** Recorded information **
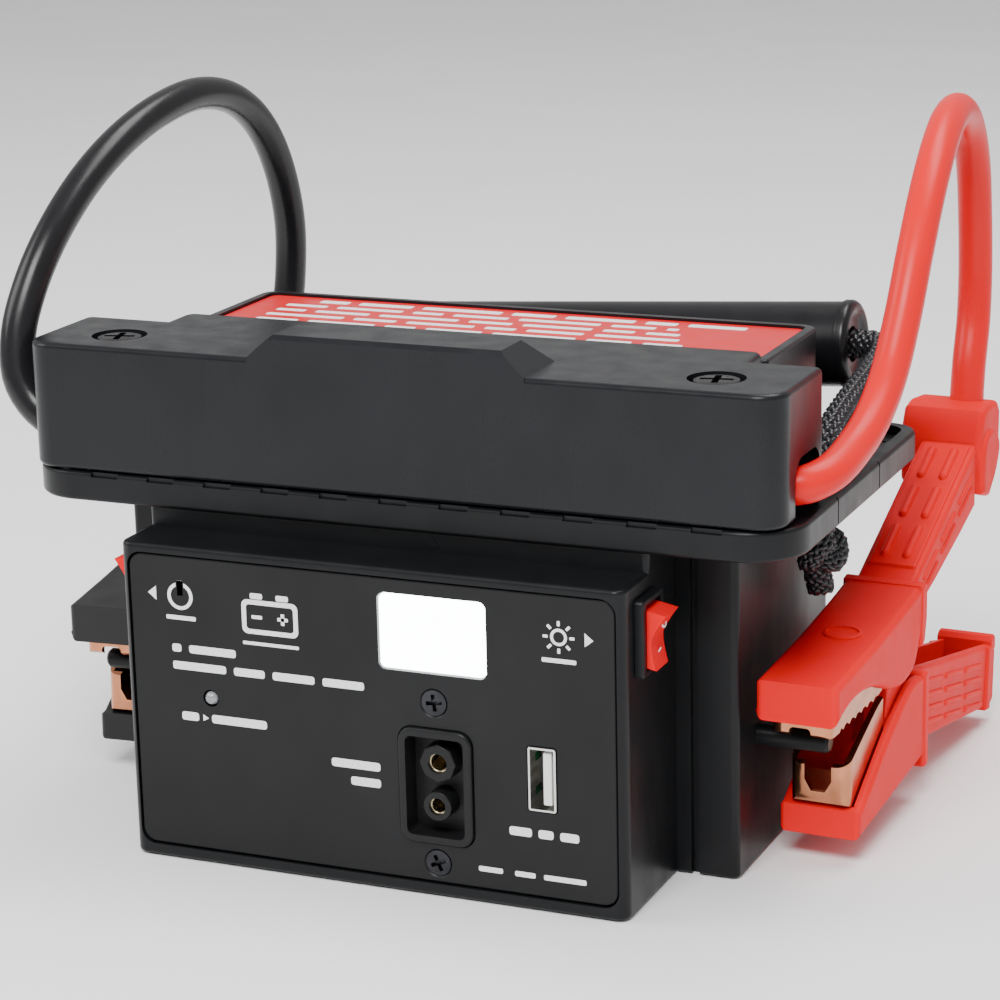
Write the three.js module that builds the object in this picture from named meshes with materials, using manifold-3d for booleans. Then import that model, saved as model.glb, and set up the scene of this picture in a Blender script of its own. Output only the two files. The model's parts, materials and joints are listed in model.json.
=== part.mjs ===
// Jump starter pack: a portable 12 V battery pack with a control box on its front, two jump leads
// parked on its sides, a moulded front cover over the cable ends and a rope carry handle.
// Millimetres, +Z up, -Y is the front. The origin is the middle of the flat base.

import * as THREE from 'three';
import { mergeVertices } from 'three/addons/utils/BufferGeometryUtils.js';
import Module from 'manifold-3d';

const wasm = await Module();
wasm.setup();

// ---------------------------------------------------------------------------------------------
// Driving dimensions
// ---------------------------------------------------------------------------------------------

const GAP = 0.3; // clearance kept between pieces that touch
const WALL = 2.2; // wall of the moulded casings
const PAST = 5; // how far a cutter runs past the face that it opens
const ROUND = 24; // sides of a turned piece
const FINE = 32; // sides of a large turned piece
const COARSE = 14; // sides of a small or hidden turned piece
const CORNER_STEPS = 5; // chords in a rounded corner

// Main case: the tub that holds the battery, and the flange round its top.
const TUB = { x: 68.2, front: -21.6, back: 38.5, floor: 3 };
const FLANGE = { x: 84.5, front: -38.4, back: 55, bottom: 71.8, top: 78.1, frontR: 12, backR: 8 };
const TRAY = { rim: 3, depth: 2 };
const WINDOW = { x: 47, front: -34.4, back: 33 };
const POST = { width: 12, groove: 1.7, grooveDepth: 1.6, inset: 9.2 };
const SEAM = { width: 0.6, depth: 0.6, ys: [-8, 21] };

// Parking pegs that the clamps bite.
const PEG = { length: 15.2, y: -8.6, z: 26.8, r: 2.2 };

// Control box on the front of the tub.
const BOX = { x: 55, front: -50, back: -21.9, top: 67.7, cornerR: 2.2 };
const NECK = { front: -36.8, top: 71.5 };
const PANEL = { x: 53, bottom: 2.8, top: 65.6, cornerR: 3, thick: 2, recess: 0.35, ledge: 2 };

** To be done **
Which lines above hold the word "from"? Copy each of them.

** Exercise response **
Write the three.js module that builds the object in this picture from named meshes with materials, using manifold-3d for booleans. Then import that model, saved as model.glb, and set up the scene of this picture in a Blender script of its own. Output only the two files. The model's parts, materials and joints are listed in model.json.
import * as THREE from 'three';
import { mergeVertices } from 'three/addons/utils/BufferGeometryUtils.js';
import Module from 'manifold-3d';